I think we need a definite line where this becomes fallacious: a politician not sending his child to a government school yet insisting that everyone else should is hypocritical, and it's not a fallacy to point out that they don't have the confidence in their own policies, or that they're only for "you people."

On the other hand, think of a man who owns a jewelry shop who isn't decked out in diamonds and gold necklaces. Just because he owns a jewelry store doesn't mean he'd just be able to take whatever he wanted from his stock. In this case it would be a fallacy to say, "See? He doesn't wear his own jewelry!" Same thing with a barber who doesn't cut his own hair; how can he?

The thing about the jewelry owner is that jewelry is more a matter of personal taste.  The fact that he doesn't wear it doesn't mean he doesn't have confidence in it.  It's likely simply case of the jewelry not being to his taste.

The distinction is that in the politican's case, they had to make a decision, capitalism or socialism, to serve their own needs.  And it seems they themselves tend to choose capitalism.

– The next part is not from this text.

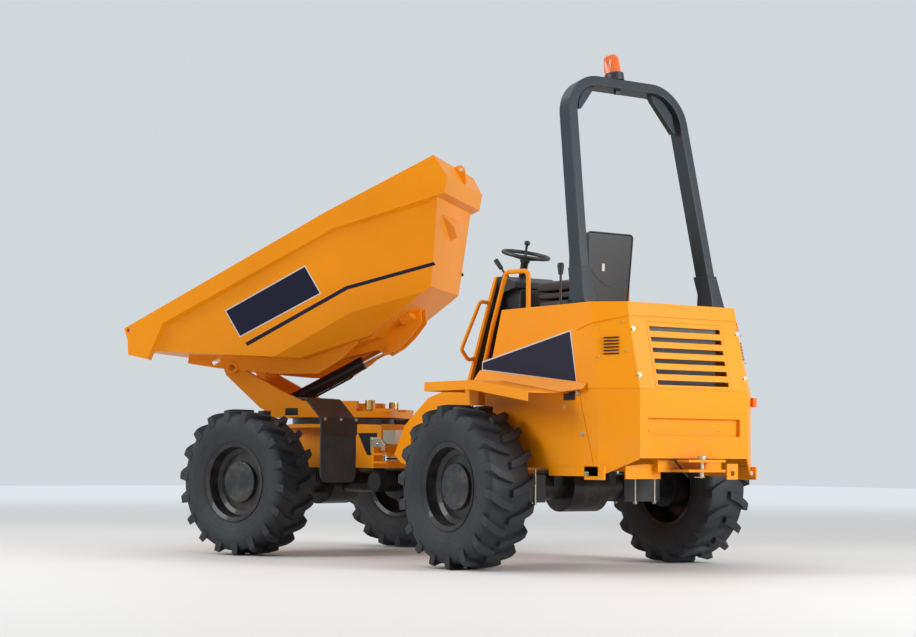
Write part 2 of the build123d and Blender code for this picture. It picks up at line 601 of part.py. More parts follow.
def skip_planes(inset):
    """The sloping plates of the skip: sides in two facets, back, ramp, floor and bevels."""
    inside = (-800, 0, 200)
    fold, fold_low = SKIP_FOLD, SKIP_FOLD_LOW
    ledge_front, ledge_rear, chine_rear = SKIP_LEDGE_FRONT, SKIP_LEDGE_REAR, SKIP_CHINE_REAR
    lip_x, lip_z = SKIP_LIP
    ff, fr = SKIP_FLOOR_FRONT, SKIP_FLOOR_REAR
    half = SKIP_FLOOR_HALF
    ramp = ((lip_x, -1, lip_z), (lip_x, 1, lip_z), (SKIP_CHINE_FRONT_X, 0, -148))
    floor = ((ff[0], -1, ff[1]), (ff[0], 1, ff[1]), (fr[0], 0, fr[1]))
    back = (ledge_rear, (ledge_rear[0], -ledge_rear[1], ledge_rear[2]), chine_rear)
    keel = ((fr[0], -1, fr[1]), (fr[0], 1, fr[1]), chine_rear)
    planes = [ramp, floor, back, keel]
    for side in (1, -1):
        def s(p):
            return (p[0], side * p[1], p[2])
        planes.append((s(fold), s(fold_low), s(ledge_front)))
        planes.append((s(fold), s(fold_low), s(ledge_rear)))
        planes.append((s(fold_low), s((ff[0], half, ff[1])), s((fr[0], half, fr[1]))))
    return [plane_through(*p, inside, inset) for p in planes]


def skip_body(inset, top, front):
    """Space inside the skip's plates, up to a height and forward to a line."""
    body = box((-2600, front), (-1100, 1100), (-600, top))
    for plane in skip_planes(inset):
        body = split(body, bisect_by=plane, keep=Keep.BOTTOM)
    return body


def rim_prism(out, low=-600):
    """Upright prism on the rim's plan, moved outwards."""
    plan = [(SKIP_LIP[0] + 1, SKIP_RIM_HALF[0] + out), (SKIP_FOLD[0] - 45, SKIP_RIM_HALF[1] + out),
            (SKIP_APEX_X - out, SKIP_RIM_HALF[2] + out / 2)]
    return slab_z(plan + [(x, -y) for x, y in reversed(plan)], low, 900)


def rim_bevels():
    """Planes that lean in from the band's outer face to the rim's edge."""
    z = SKIP_RIM_Z
    plan = [(SKIP_TIP_X, SKIP_RIM_HALF[0], z), (SKIP_FOLD[0] - 45, SKIP_RIM_HALF[1], z),
            (SKIP_APEX_X, SKIP_RIM_HALF[2], SKIP_RIM_REAR_Z)]
    inside = (-800, 0, 200)
    planes = []
    for side in (1, -1):
        for (ax, ay, az), (bx, by, bz) in zip(plan, plan[1:]):
            planes.append(plane_through((ax, side * ay, az), (bx, side * by, bz),
                                        (ax, side * (ay + BAND_OUT), az - BAND_BEVEL), inside, 0))
    return planes


def skip_tub():
    """Folded shell with a box band round its rim; the hollow keeps inside the band."""
    fold_x = SKIP_FOLD[0]
    # side profile of the rim band, wrapped down the front edge of the sides
    band = slab_y([
        (SKIP_TIP_X, SKIP_RIM_Z), (fold_x - 45, SKIP_RIM_Z), (SKIP_APEX_X, SKIP_RIM_REAR_Z),
        (SKIP_APEX_X - BAND_OUT, SKIP_RIM_REAR_Z - BAND_BEVEL), (SKIP_APEX_X - BAND_OUT, 390),
        (SKIP_APEX_X + 58, SKIP_LEDGE_REAR[2] - 4), (SKIP_LEDGE_REAR[0], SKIP_LEDGE_REAR[2]),
        (fold_x, SKIP_FOLD[2]), (SKIP_LEDGE_FRONT[0], SKIP_LEDGE_FRONT[2]), (90, 350),
        (338, 239), SKIP_LIP,
    ], -1100, 1100) & rim_prism(BAND_OUT)
    for plane in rim_bevels():
        band = split(band, bisect_by=plane, keep=Keep.BOTTOM)
    profile_cut = slab_y([
        (SKIP_TIP_X, SKIP_RIM_Z), (fold_x - 45, SKIP_RIM_Z), (SKIP_APEX_X, SKIP_RIM_REAR_Z), (SKIP_APEX_X, 900),
        (900, 900), (900, SKIP_LIP[1]), SKIP_LIP,
    ], -1200, 1200)
    shell = (skip_body(0, SKIP_RIM_REAR_Z, SKIP_LIP[0]) & rim_prism(0)) - profile_cut
    return shell + band - (skip_body(SKIP_PLATE, 900, 900) & rim_prism(-SKIP_PLATE))


def skip_underframe():
    """Rails outside the turntable's arms, the ram's bracket and the tipping pins."""
    ff, fr = SKIP_FLOOR_FRONT, SKIP_FLOOR_REAR
    lip_x, lip_z = SKIP_LIP
    slope = (lip_z + 148) / (lip_x - SKIP_CHINE_FRONT_X)

    def ramp_z(x):
        return lip_z + (x - lip_x) * slope
    rail = slab_y([(280, ramp_z(280)), (280, ramp_z(280) - 40), (-440, -306), (-620, -315), (-900, -330),
                   (-900, -300), (ff[0], ff[1]), (SKIP_CHINE_FRONT_X, ramp_z(SKIP_CHINE_FRONT_X))],
                  RAIL_INNER, RAIL_OUTER)
    rail += cross_bar(0, 0, RAIL_INNER, RAIL_OUTER, 80)
    pin = cross_bar(0, 0, ARM_INNER - 12, RAIL_OUTER + 10, TIP_PIN_RADIUS)
    bracket = slab_y([(-920, -320), (-975, -462), (-1100, -462), (-1300, -436), (-1377, -384), (-1400, -300)], *TIP_BRACKET)
    bracket += cross_bar(TIP_EYE[0], TIP_EYE[1], TIP_BRACKET[0], TIP_BRACKET[1] + 12, TIP_PIN_RADIUS)
    body = mirrored(rail + pin) + mirrored(bracket)
    return body - skip_body(0, 900, 900)


def lifting_eye():
    """Plate lug on the back of the rim, with its hole across the skip."""
    x, z = SKIP_APEX_X, SKIP_RIM_REAR_Z
    plate = slab_y([(x + 8, z), (x + 8, z + 20), (x + 14, z + 78), (x - 34, z + 78), (x - 52, z + 40),
                    (x - BAND_OUT - 8, z - BAND_BEVEL), (x - BAND_OUT, z - BAND_BEVEL), (x, z)],
                   -LIFT_PLATE / 2, LIFT_PLATE / 2)
    return plate - cross_bar(x + LIFT_HOLE[0], z + LIFT_HOLE[1], -LIFT_PLATE, LIFT_PLATE, LIFT_HOLE_RADIUS)


# ---- rams -------------------------------------------------------------------
def ram_frame(start, end, up):
    """Frame at the ram's fixed pin with +X along the ram; up is the pins' direction."""
    run = Vector(*end) - Vector(*start)
    return Plane(origin=start, x_dir=run, z_dir=up)


def ram_barrel(radius, length, bore, eye_radius, pin_radius, eye_half, neck):
    """Barrel along +X from its pin, bored for the rod; a narrow neck clears the ears."""
    body = bar((neck, 0, 0), (length, 0, 0), radius)
    body += bar((eye_radius - 8, 0, 0), (neck, 0, 0), eye_half - 1)
    body -= bar((120, 0, 0), (length - 30, 0, 0), radius - 10)
    body -= bar((120, 0, 0), (length + 1, 0, 0), bore + RUNNING_GAP)
    body += upright(0, 0, -eye_half, eye_half, eye_radius)
    return body - upright(0, 0, -eye_half - 1, eye_half + 1, pin_radius + RUNNING_GAP)


def ram_rod(span, length, radius, piston, eye_radius, eye_half):
    """Rod that ends in a closed eye between the far plates, with its piston inside the barrel."""
    body = bar((span - length, 0, 0), (span - eye_radius + 6, 0, 0), radius)
    body += bar((span - length, 0, 0), (span - length + 30, 0, 0), piston)
    return body + upright(span, 0, -eye_half, eye_half, eye_radius)


def steering_ram():
    start = Vector(-RAM_PIN_X, RAM_PIN_Y, RAM_Z)
    turn = radians(STEER_REST)
    end = Vector(RAM_PIN_X * cos(turn) - RAM_PIN_Y * sin(turn), RAM_PIN_X * sin(turn) + RAM_PIN_Y * cos(turn), RAM_Z)
    place = Plane(origin=start, x_dir=end - start, z_dir=(0, 0, 1))
    span = (end - start).length
    barrel = ram_barrel(STEER_BARREL_RADIUS, STEER_BARREL_LENGTH, STEER_ROD_RADIUS, 28, RAM_PIN_RADIUS, 20, 46)
    sliding = ram_rod(span, 582, STEER_ROD_RADIUS, STEER_BARREL_RADIUS - 10.5, 26, 20)
    return place * barrel, place * sliding


def tipping_ram():
    turn = radians(TIP_REST)
    eye_x = TIP_U + TIP_EYE[0] * cos(turn) + TIP_EYE[1] * sin(turn)
    eye_z = TIP_Z - TIP_EYE[0] * sin(turn) + TIP_EYE[1] * cos(turn)
    start, end = Vector(TIP_RAM_U, 0, TIP_RAM_Z), Vector(eye_x, 0, eye_z)
    place = Plane(origin=start, x_dir=end - start, z_dir=(0, -1, 0))
    span = (end - start).length
    barrel = ram_barrel(TIP_BARREL_RADIUS, TIP_BARREL_LENGTH, TIP_ROD_RADIUS, 45, TIP_PIN_RADIUS, TIP_EYE_HALF, 72)
    sliding = ram_rod(span, 480, TIP_ROD_RADIUS, TIP_BARREL_RADIUS - 10.5, ROD_EYE_RADIUS, TIP_BRACKET[0] - 1)
    return TURRET * (place * barrel), TURRET * (place * sliding)


# ---- the whole machine ------------------------------------------------------
def engine():
    return box((-2150, -1500), (-FRAME_HALF, FRAME_HALF), (RAIL_TOP_Z, 1350))


def radiator():
    return box((-2270, -2210), (-280, 280), (RAIL_TOP_Z, 1560))


def build_parts():
    beacon_base, beacon_lens = beacon()
    steer_barrel, steer_rod = steering_ram()
    tip_barrel, tip_rod = tipping_ram()
    pieces = {
        "rear_frame": rear_frame(),
        "rear_axle": axle(REAR_AXLE_X, REAR_AXLE_X + 420),
        "engine_block": engine(),
        "radiator": radiator(),
        "bonnet": bonnet(),
        "louvre_panel": louvre_panel(),
        "side_skirts": skirts(),
        "rear_cover": rear_cover(),
        "fender_left": fender(),
        "fender_right": mirror(fender(), Plane.XZ),
        "driver_deck": deck(),
        "leg_shield": leg_shield(),
        "dashboard": dash(),
        "steering_column": steering_column(),
        "steering_wheel": steering_wheel(),
        "seat_base": seat_base(),
        "seat": seat(),
        "rollover_hoop": hoop(),
        "hoop_feet": hoop_feet(),
        "beacon_base": beacon_base,
        "beacon_lens": beacon_lens,
        "grab_rails": grab_rails(),
        "hand_levers": levers(),
        "tow_hitch": tow_hitch(),
        "tow_pin": tow_pin(),
        "front_frame": FRONT * front_frame(),
        "front_axle": FRONT * axle(FRONT_AXLE_X, FRONT_AXLE_X - 420),
        "slew_ring": FRONT * slew_ring(),
        "mudguard_left": FRONT * mudguard(),
        "mudguard_right": FRONT * mirror(mudguard(), Plane.XZ),
        "mud_flap_left": FRONT * mud_flap(),
        "mud_flap_right": FRONT * mirror(mud_flap(), Plane.XZ),
        "valve_block": FRONT * valve_block(),
        "turntable": TURRET * turntable(),
        "rest_buffers": TURRET * rest_buffers(),
        "skip_tub": SKIP * skip_tub(),
        "skip_underframe": SKIP * skip_underframe(),
        "lifting_eye": SKIP * lifting_eye(),
        "steering_ram_barrel": steer_barrel,
        "steering_ram_rod": steer_rod,
        "tipping_ram_barrel": tip_barrel,
        "tipping_ram_rod": tip_rod,
    }
    one_tyre, one_rim = tyre(), rim()
    # name, frame, axle, side
    for name, frame, axle_x, side in (
            ("front_left", FRONT, FRONT_AXLE_X, 1), ("front_right", FRONT, FRONT_AXLE_X, -1),
            ("rear_left", Pos(0, 0, 0), REAR_AXLE_X, 1), ("rear_right", Pos(0, 0, 0), REAR_AXLE_X, -1)):
        place = frame * wheel_place(axle_x, side)
        pieces[f"tyre_{name}"] = place * one_tyre
        pieces[f"rim_{name}"] = place * one_rim
    return pieces


def overall_middle(pieces):
    """Ground point under the middle of the machine's overall box: the stored origin."""
    boxes = [piece.bounding_box() for piece in pieces.values()]
    x = [edge for b in boxes for edge in (b.min.X, b.max.X)]
    y = [edge for b in boxes for edge in (b.min.Y, b.max.Y)]
    return (min(x) + max(x)) / 2, (min(y) + max(y)) / 2


parts = build_parts()
middle = overall_middle(parts)
os.makedirs("parts", exist_ok=True)
for name, shape in parts.items():
    export_step(Pos(-middle[0], -middle[1], 0) * shape, f"parts/{name}.step")
print("origin from steering pivot", round(middle[0], 3), round(middle[1], 3))
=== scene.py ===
import json
import math

import bmesh
import bpy
from mathutils import Matrix, Vector


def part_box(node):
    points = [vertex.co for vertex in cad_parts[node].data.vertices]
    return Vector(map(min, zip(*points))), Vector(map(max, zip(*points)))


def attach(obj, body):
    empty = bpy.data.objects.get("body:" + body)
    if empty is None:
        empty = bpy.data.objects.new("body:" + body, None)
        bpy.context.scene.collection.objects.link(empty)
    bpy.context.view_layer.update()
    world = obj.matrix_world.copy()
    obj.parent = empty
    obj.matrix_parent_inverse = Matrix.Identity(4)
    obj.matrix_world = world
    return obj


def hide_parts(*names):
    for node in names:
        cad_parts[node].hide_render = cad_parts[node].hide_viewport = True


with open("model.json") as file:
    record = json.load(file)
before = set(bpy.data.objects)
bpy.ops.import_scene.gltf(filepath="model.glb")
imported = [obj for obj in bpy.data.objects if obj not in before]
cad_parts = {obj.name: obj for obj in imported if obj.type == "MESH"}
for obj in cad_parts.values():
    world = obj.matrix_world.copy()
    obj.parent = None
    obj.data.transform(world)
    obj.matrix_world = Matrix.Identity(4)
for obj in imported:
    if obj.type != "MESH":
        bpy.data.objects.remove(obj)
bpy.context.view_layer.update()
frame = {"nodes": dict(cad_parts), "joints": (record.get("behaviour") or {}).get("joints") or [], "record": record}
nodes = frame["nodes"]
joints = {joint["name"]: joint for joint in frame["joints"]}
print("frame loaded:", len(nodes), "solids")

# the machine's own frames, in metres: x forward, y to the driver's left, z up
steerPivot = Vector(joints["steering_pivot"]["pos_m"])
wheelAxis = Vector(joints["wheel_spin_front_left"]["axis"])
slewPivot = Vector(joints["skip_swivel"]["pos_m"])
tipPivot = Vector(joints["skip_tip"]["pos_m"])
tipAxis = Vector(joints["skip_tip"]["axis"])
rimTilt = math.radians(30)  # the parked skip's rim, nose down


def heading(axis):
    return math.atan2(-axis.x, axis.y)


def placeAt(point, turn):
    return Matrix.Translation(point) @ Matrix.Rotation(turn, 4, "Z")


rear = Matrix.Translation((steerPivot.x, steerPivot.y, 0))
front = placeAt((steerPivot.x, steerPivot.y, 0), heading(wheelAxis))
turret = placeAt((slewPivot.x, slewPivot.y, 0), heading(tipAxis))
skip = placeAt(tipPivot, heading(tipAxis)) @ Matrix.Rotation(rimTilt, 4, "Y")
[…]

The chef example, yes it's possible that the meal is perfectly fine but...if the chef himself won't eat it, doesn't really inspire much confidence.
I recently heard that the word heretic is derived from the greek work heriticos which means "able to choose"
The more you know...

@Shane: True.

@Lord T Hawkeye: Fair enough.

Does anyways else have any other examples of this?
Besides Education, Health Care and Social Security, I mean?

I thought about how many conservative politicians (e.g. George Bush Jr.) will preach of how they are for the free market, while doing and investing everything they can do stifle it.
Is this an example of what you're looking for?

What about Union Workers who protest Wal-Mart and other places like that and say "Buy American!", but when they lose, they still shop and use those stores and still purchase imports?
"When the mob and the press and the whole world tell you to move, your job is to plant yourself like a tree beside the river of truth, and tell the whole world—'No. You move.'"
-Captain America, Amazing Spider-Man 537

Wal-mart protests, you don't even need to cite sources on that.  Communities like to protest them yet the fact that the store remains open demonstrates that the people ARE shopping there.
I recently heard that the word heretic is derived from the greek work heriticos which means "able to choose"
The more you know...

Yeah, that's ridiculous.

"We don't want that store here!"

Then they wouldn't be building it. What they mean is, THEY don't want the store there, and they're presuming to speak for everyone.